Up until recent weeks Western intelligence and diplomatic services had very little confidence that any domestic challenge could bring an end to the Iranian regime. Even now there are few signs of an imminent collapse, such as defections in the armed forces.
But experts say the regime’s pillars of support have steadily eroded as the country has changed demographically and its economy has faltered. The weeks of protest and mass civil disobedience following the death of Amini have been unprecedented.
“When you speak to people at home and at work, it is patently obvious that the state has lost all legitimacy,” said a Tehran activist involved in the drafting of the charter. “The genie cannot be put back into the bottle, and they know it. The only thing that keeps them in power is sheer use of force. You can hardly drive 50 metres down any street without seeing anti-government graffiti on the walls or women flouting the dress code.
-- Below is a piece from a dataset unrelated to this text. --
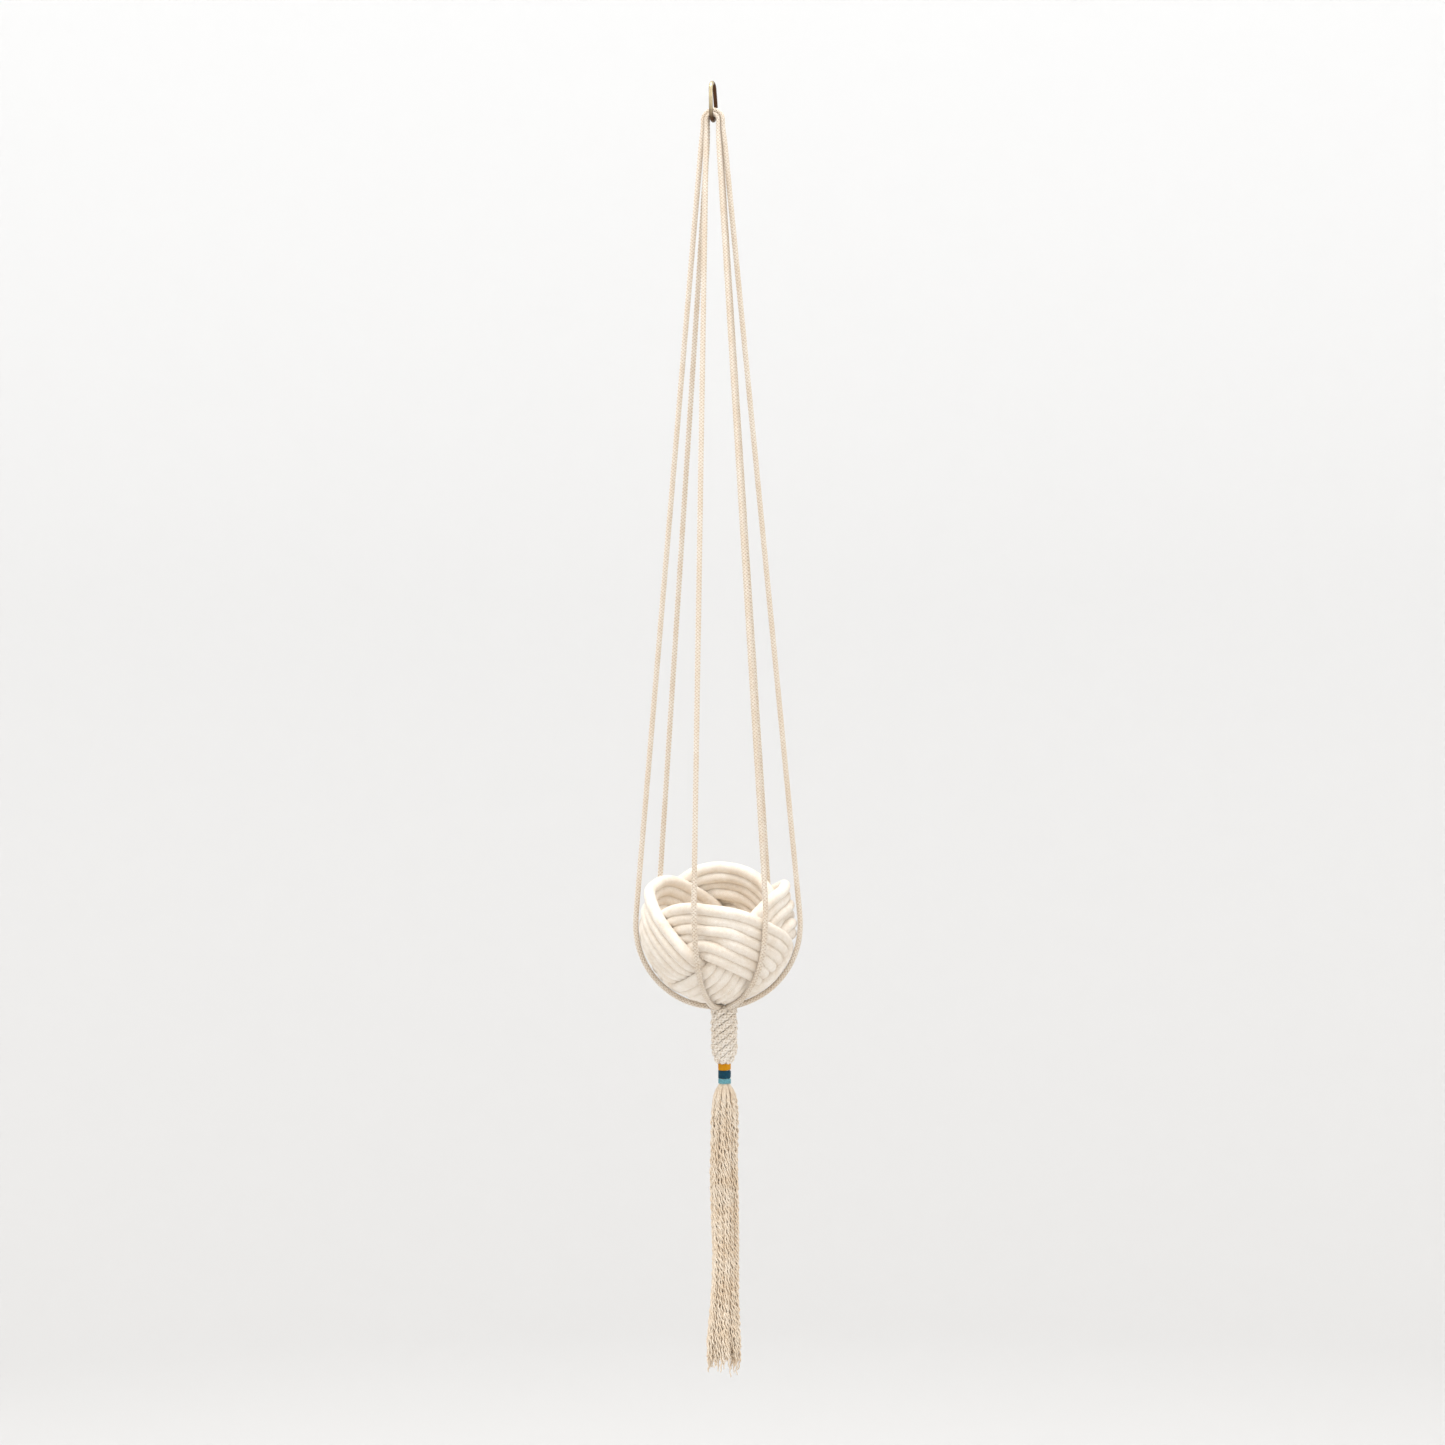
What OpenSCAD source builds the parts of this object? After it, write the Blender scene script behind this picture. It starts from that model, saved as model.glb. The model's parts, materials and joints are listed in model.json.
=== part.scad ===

The geographical distribution is wider than anything this country has ever experienced.”
In live discussion forums on the apps Clubhouse and Twitter Spaces, Iranians abroad and those inside who manage to evade the regime’s internet restrictions have been urging fellow opponents to focus their attention on helping those on the streets and presenting a common front. They talk about coming up with strategies to get money and resources to the protesters. They discuss the benefits and drawbacks of violent resistance. They debate strategies to get the so-called “grey” layers of society who are on the fence about protesting to join the ranks of the opposition.
“Let’s put the flags aside,” said one speaker in an online forum, in response to worries about incessant squabbling within the opposition. “Let’s put the factional debates aside. Let’s show the world that we are unified, calm and mature.”